If Apple insiders are spreading rumors, they must be right.

"The main reason as to why Apple was not able to include LTE in its earlier devices because the feature needs some great battery power," Delaon explains. "Since a high powered battery usually comes in big sizes, Apple does not find it fitting to include it in its slender phone."

It's not fitting to fit a big battery into a slender phone.

"However, to be able to ensure that LTE will be a part of iPhone 5, Apple will reshape the size of its battery in such a way that it will be able to provide high power without compromising the slim frame of the device."

So Apple, actually, will fit the battery into the phone, apparently by making a larger battery kind of smaller by making it a different size. Or something.

The problem with these breezy generalities, which is what passes for much iOSsphere analysis, is that it's incomplete, where it's not wrong.

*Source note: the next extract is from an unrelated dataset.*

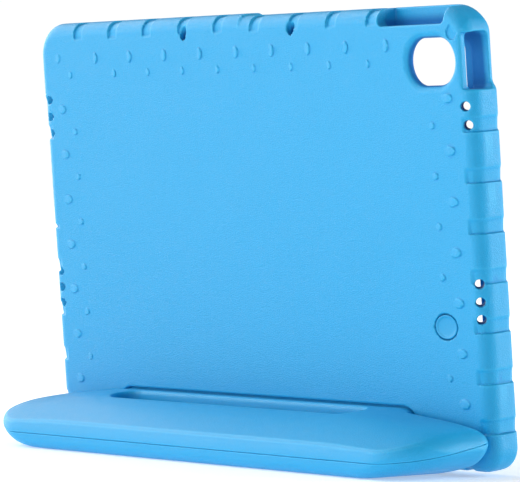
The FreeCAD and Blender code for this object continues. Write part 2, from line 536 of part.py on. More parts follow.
# origin: middle of the footprint box, on the table
# (the exact box of each shape, because the quick one is up to 1 mm too large)
box = FreeCAD.BoundBox()
for obj in pieces:
    box.add(obj.Shape.optimalBoundingBox(False, False))
shift = Vector(0, -round(box.Center.y, 3), -round(box.ZMin, 4))
for obj in pieces:
    obj.Placement = Placement(shift, Rotation()).multiply(obj.Placement)
doc.recompute()

# ------------------------------------------------------------------ checks and export
for obj in doc.Objects:
    state = list(getattr(obj, "State", []))
    if "Invalid" in state or "Error" in state:
        raise RuntimeError("%s: %s" % (obj.Name, state))
for obj in pieces:
    if obj.Shape.isNull() or not obj.Shape.isValid():
        raise RuntimeError(obj.Label + " has no valid shape")
    if len(obj.Shape.Solids) != 1:
        raise RuntimeError("%s has %d solids" % (obj.Label, len(obj.Shape.Solids)))

os.makedirs("parts", exist_ok=True)
for obj in pieces:
    obj.Shape.exportStep("parts/%s.step" % obj.Label)
    bb = obj.Shape.BoundBox
    print("%-22s vol %9.1f mm3  x %.2f..%.2f y %.2f..%.2f z %.2f..%.2f" % (
        obj.Label, obj.Shape.Volume, bb.XMin, bb.XMax, bb.YMin, bb.YMax, bb.ZMin, bb.ZMax))
axis_point = pieces[0].Placement.multVec(Vector(0, a_in, a_up))
print("hinge axis through", [round(v, 4) for v in axis_point], "shift", [round(v, 4) for v in shift])
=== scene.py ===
import bpy
import math
import numpy as np
from mathutils import Matrix, Vector


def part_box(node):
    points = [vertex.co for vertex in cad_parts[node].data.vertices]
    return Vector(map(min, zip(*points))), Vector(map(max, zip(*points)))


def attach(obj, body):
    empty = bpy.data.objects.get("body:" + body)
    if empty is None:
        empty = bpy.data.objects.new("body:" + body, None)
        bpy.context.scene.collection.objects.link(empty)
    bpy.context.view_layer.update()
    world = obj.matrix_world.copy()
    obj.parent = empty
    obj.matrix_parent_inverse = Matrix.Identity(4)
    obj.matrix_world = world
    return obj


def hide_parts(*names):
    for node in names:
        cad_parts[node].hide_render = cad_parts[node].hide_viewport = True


# Foam tablet case with a fold-out handle. The shell and the two handle halves
# are meshed from distance fields in the case's own frame, in millimetres:
# x to the right seen from the back, y from the back face towards the screen,
# z up from the lower edge. One transform leans them back onto the frame.

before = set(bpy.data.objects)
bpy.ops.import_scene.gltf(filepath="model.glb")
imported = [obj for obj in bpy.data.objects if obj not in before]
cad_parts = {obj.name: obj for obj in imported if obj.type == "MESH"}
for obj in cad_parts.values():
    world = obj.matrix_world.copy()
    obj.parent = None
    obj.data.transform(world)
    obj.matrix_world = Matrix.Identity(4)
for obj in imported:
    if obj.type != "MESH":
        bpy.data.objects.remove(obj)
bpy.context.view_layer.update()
scene = bpy.context.scene

LEAN = math.radians(4.8)
SL, CL = math.sin(LEAN), math.cos(LEAN)
lo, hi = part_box("hinge_rod")
AXIS_W = (lo + hi) / 2
ROT = np.array([[1, 0, 0], [0, CL, -SL], [0, SL, CL]])
SHIFT = np.array(AXIS_W) * 1000.0 - ROT @ np.array([0.0, 6.0, 6.0])
GROUND = 6 * CL + 6 * SL - 6


def to_world(p):
    return (p @ ROT.T + SHIFT) / 1000.0


def dir_world(n):
    return n @ ROT.T


# ------------------------------------------------------------------ field tools
def rmax(a, b, r):
    """Intersection with its edge rounded to radius r."""
    return np.minimum(np.maximum(a, b), -r) + np.hypot(np.maximum(a + r, 0), np.maximum(b + r, 0))


def rmin(a, b, r):
    return -rmax(-a, -b, r)


def cut(a, b, r):
    return rmax(a, -b, r)


def smin(a, b, k):
    h = np.clip(0.5 + 0.5 * (b - a) / k, 0, 1)
    return b + (a - b) * h - k * h * (1 - h)


def step(e0, e1, v):
    t = np.clip((v - e0) / (e1 - e0), 0, 1)
    return t * t * (3 - 2 * t)


def rrect(x, z, hx, hz, r):
    qx, qz = np.abs(x) - hx + r, np.abs(z) - hz + r
    return np.minimum(np.maximum(qx, qz), 0) + np.hypot(np.maximum(qx, 0), np.maximum(qz, 0)) - r


def pill(x, z, half_long, r):
    return np.hypot(np.maximum(np.abs(x) - (half_long - r), 0), z) - r


def nearest(centres, v):
    centres = np.asarray(centres, float)
    mids = (centres[1:] + centres[:-1]) / 2
    return centres[np.searchsorted(mids, v)]


def since(starts, v, before):
    """Distance of v past the last of the sorted starts."""
    starts = np.asarray(starts, float)
    k = np.clip(np.searchsorted(starts - before, v, side="right") - 1, 0, len(starts) - 1)
    return v - starts[k]


def curve(xs, ys):
    """Smooth curve through points that never overshoots them."""
    xs, ys = np.asarray(xs, float), np.asarray(ys, float)
    h, d = np.diff(xs), np.diff(ys) / np.diff(xs)
    m = np.zeros_like(ys)
    m[0], m[-1] = d[0], d[-1]
    for i in range(1, len(xs) - 1):
        if d[i - 1] * d[i] > 0:
            w1, w2 = 2 * h[i] + h[i - 1], h[i] + 2 * h[i - 1]
            m[i] = (w1 + w2) / (w1 / d[i - 1] + w2 / d[i])

    def f(v):
        v = np.clip(v, xs[0], xs[-1])
        k = np.clip(np.searchsorted(xs, v, side="right") - 1, 0, len(h) - 1)
        t = (v - xs[k]) / h[k]
        return (ys[k] * (1 + 2 * t) * (1 - t) ** 2 + h[k] * m[k] * t * (1 - t) ** 2
                + ys[k + 1] * t * t * (3 - 2 * t) + h[k] * m[k + 1] * t * t * (t - 1))
    return f


# ------------------------------------------------------------------ shell field
HX, HZ, DEPTH = 141.3, 94.5, 16.0
TOP_GROOVES = [-114.7, -89.7, -65.3, -40.5, -16.5, 7.7, 32.7, 56.5, 81.3]
SIDE_GROOVES = [17.4, 37.4, 57.9, 77.7, 97.6, 117.9, 138.2]
LOW_GROOVES = [-128.9, 120.6]
GW = 5.6
TOP_LARGE = [-99.1, -74.6, -50.2, -25.8, -1.4, 21.9, 45.0, 68.6, 93.2]
TOP_SMALL = [-86.8, -62.9, -39.0, -15.0, 9.0, 33.0, 57.0, 80.9]
SIDE_LARGE = [29.3, 49.7, 70.0, 90.3, 110.6, 131.0, 151.4]
SIDE_SMALL = [39.5, 59.9, 80.2, 100.6, 120.9, 141.2]
PLUG = (118.3, 60.2)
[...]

Our iPhone 5 rumor rollup has referenced before the thorough iPhone LTE analyses by Anand Lal Shimpi, at AnandTech, including this post just after the announcement of iPhone 4S. The power-demand of the current generation of chips is indeed one issue, although the more active use of demanding applications, made possible with an LTE connection, also affects battery life.

But another issue is that to support voice and data over LTE today requires two rather large-ish chips, something Apple's Cook last year identified as a major problem for Apple's internal iPhone design. That apparently will be overcome by mid-2012, when Qualcomm introduces its next-generation LTE silicon, using a smaller die process, and therefore less power in the finished handset, and requiring just one chip.